2) The difficult path to transparency: access to official information

While the Freedom of Information Law (Informationsfreiheitsgesetz -- IFG) grants citizens access to government-held information at the national level, five German states have yet to pass their own freedom of information laws (Hessen, Lower Saxony, Saxony, Baden-Württemberg and Bavaria, where however 50 communities at least have their own freedom of information statutes). In Baden-Württemberg, the Green-Social Democratic government promised in its coalition agreement of April 2011 that it would quickly pass its own IFG, but still hasn't presented even a draft law to date. In Thuringia, the Social Democrats and the Christian Democrats agreed at the end of 2012 on a new IFG to replace the old one, which had expired. This was preceded by fierce debates because a first draft of the law foresaw a ban on the commercial use of official information, which would have reduced the law to absurdity for journalists. While this passage has been removed from the new draft, the law still contains numerous exceptions which prevent the publishing of official information.

Good news came from Hamburg, where a very progressive transparency law came into effect in October 2012. Under the new law the Hamburg municipal authorities are obliged to publish reports, contracts and senate agreements online automatically, rather than upon request. Furthermore, within the next two years an information register is to be created and published online which lists the salaries of all leading officials and the data of companies in which the municipal authorities have a stake.

In practice, however, the individual authorities have different approaches to implementing the laws on freedom of information. Many journalists complain of authorities being very slow to answer their requests, which hampers and in some cases entirely prevents reporting. Then there is the matter of the deliberately high fees sometimes charged by authorities. One example was the request of two journalists, who in May 2011 asked the Federal Interior Ministry for information on the sports associations' Olympic medal targets and had to pay more than 7000 euros in fees. Although the IFG stipulates a processing deadline of four weeks, the application still hadn't been completely processed 14 months later. In July 2012 the journalists sued the Interior Ministry for the information on the medal targets at the Berlin administrative court -- and won the case. (http://bit.ly/MkklYP, http://bit.ly/Qxihjt)
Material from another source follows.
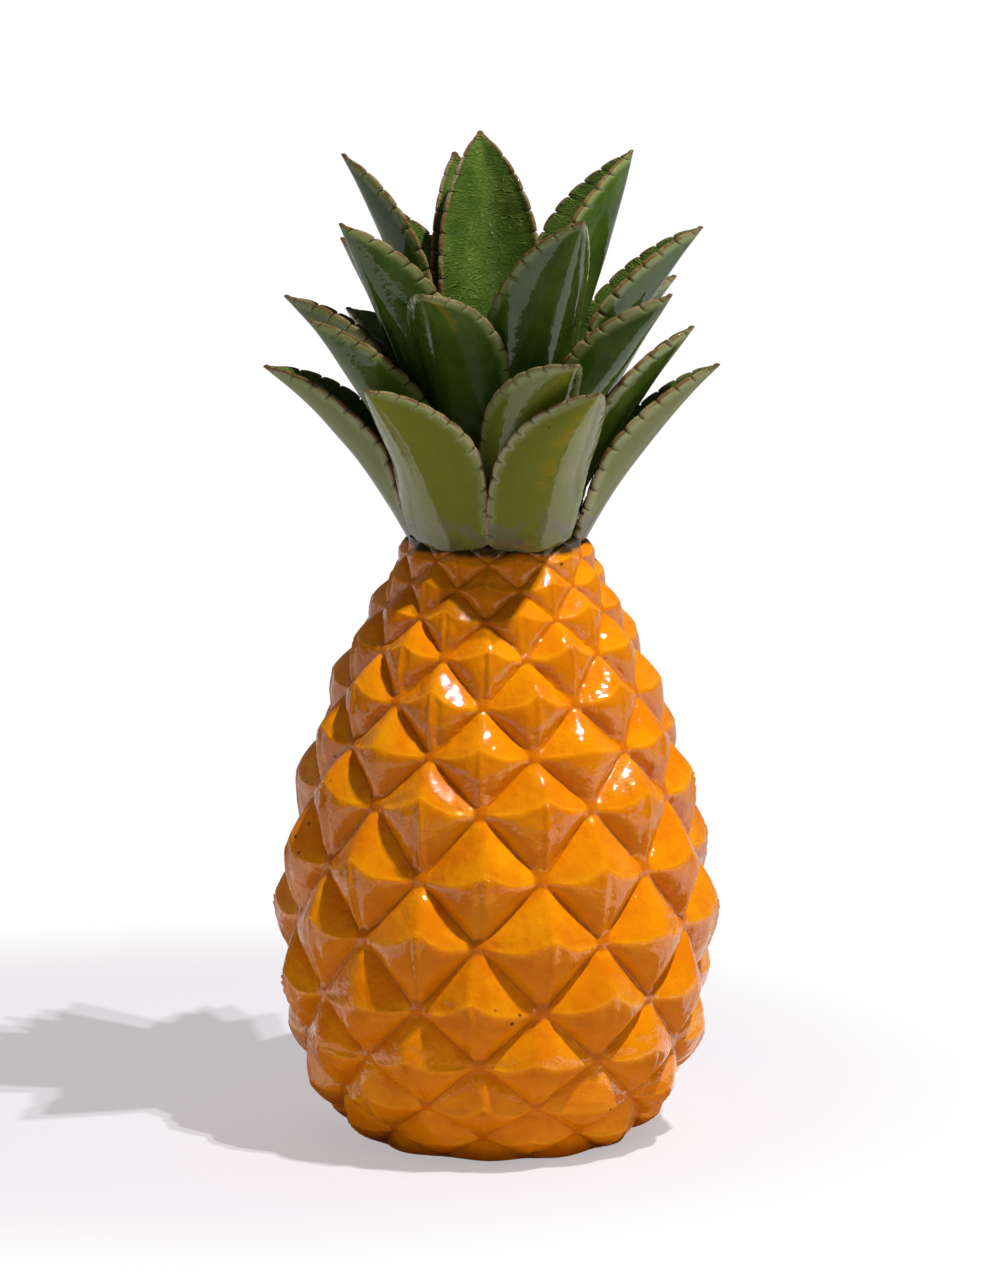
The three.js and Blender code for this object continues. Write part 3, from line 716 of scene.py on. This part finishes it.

3) Protection of sources and data retention

On 1 August 2012, after 18 months of discussion in the German Bundestag, a press freedom law came into effect which offers journalists greater protection against state abuses in their investigative work. They can no longer be prosecuted for aiding and abetting the disclosure of secrets when they accept, analyse or publish material supplied by sources who work for the state barring cases in which there are strong reasons to suspect involvement in a criminal offence. The law was set in motion after a police search of the offices of Cicero magazine in 2005 and a trial against a free-lance journalist who had quoted from the classified files of the Federal Criminal Police Office (BKA). However the new press freedom law protects only editorial offices from searches, not the offices of free-lance journalists. Aiding and abetting the disclosure of secrets remains a punishable offence, which means journalists who research and ask questions on the basis of vague leads may face problems.

Another risk for journalistic sources is posed by so-called data retention, or in other words the storage of call detail records from computers and mobile phones for investigational purposes. In the past the automatic retention of such data (in the absence of concrete suspicions) has led sources to break off contact with journalists for fear of being exposed. The background to the data retention policy is an EU directive of 2006 which obliges member states to store such data. The directive prompted the passing of a corresponding law in Germany, which however was declared null and void by the Federal Constitutional Court in 2010. In May 2012 the European Commission referred Germany to the European Court of Justice for failure to comply with the EU Data Retention Directive. In the debate about a new law, Reporters Without Borders calls for call records not to be automatically stored but retained only when there are concrete reasons to suspect a criminal offence.

4) "Sachsensumpf": the trial against investigative reporters

In November 2012, the verdict against the Leipzig-based journalists Thomas Datt and Arndt Ginzel in the so-called "Sachsensumpf" trial was appealed at the district court in Dresden. The judges acquitted the two journalists of defamation and in doing sent an important signal that criminal law could not be applied against journalists. Six days later, however, the public prosecutor's office in Dresden lodged an appeal against the ruling, with the result that the proceedings are still dragging on. In 2008 Datt and Ginzel had reported on alleged contacts between high-ranking officers of justice in Saxony and the red-light district in Leipzig. Leipzig's chief of police brought charges against the journalists, and in August 2010 they were ordered to pay a fine of 2,500 euros each. (http://bit.ly/W2ehZP)

5) Neo-Nazis and Islamists threaten reporters

There have been repeated cases of journalists being threatened by radical groups after publishing critical reports. In the German town of Spremberg, the editorial offices of the Lausitzer Rundschau were attacked in early May 2012 after the newspaper reported on a meeting of neoNazis. Unidentified persons sprayed the glass façade of the building with the words "Shut up, lying press!" and plastered it with large photos of a Neo-Nazi demonstration with people wearing masks and carrying torches. On the following night they smeared the building's façade with the blood and entrails of a slaughtered animal.

Several threatening videos by radical Islamists have circulated on the Internet. After television broadcasters aired images of demonstrators of the right-wing extremist Pro NRW association with Mohammed cartoons, a German Islamist living in Pakistan called for the reporters to be "hunted down, killed and taught a lesson they'll never forget!" Also in May 2012, another video made by a German-Tunisian Salafist and directed against a specifically named journalist working for the Frankfurter Rundschau surfaced. The aim was to "call attention to a person who for a long time has been fomenting hatred against Muslims and preachers", the man explained in the video and continued: "We are in possession of a considerable amount of data about you. For example we know where you live, which club you belong to, and what you mobile phone number is."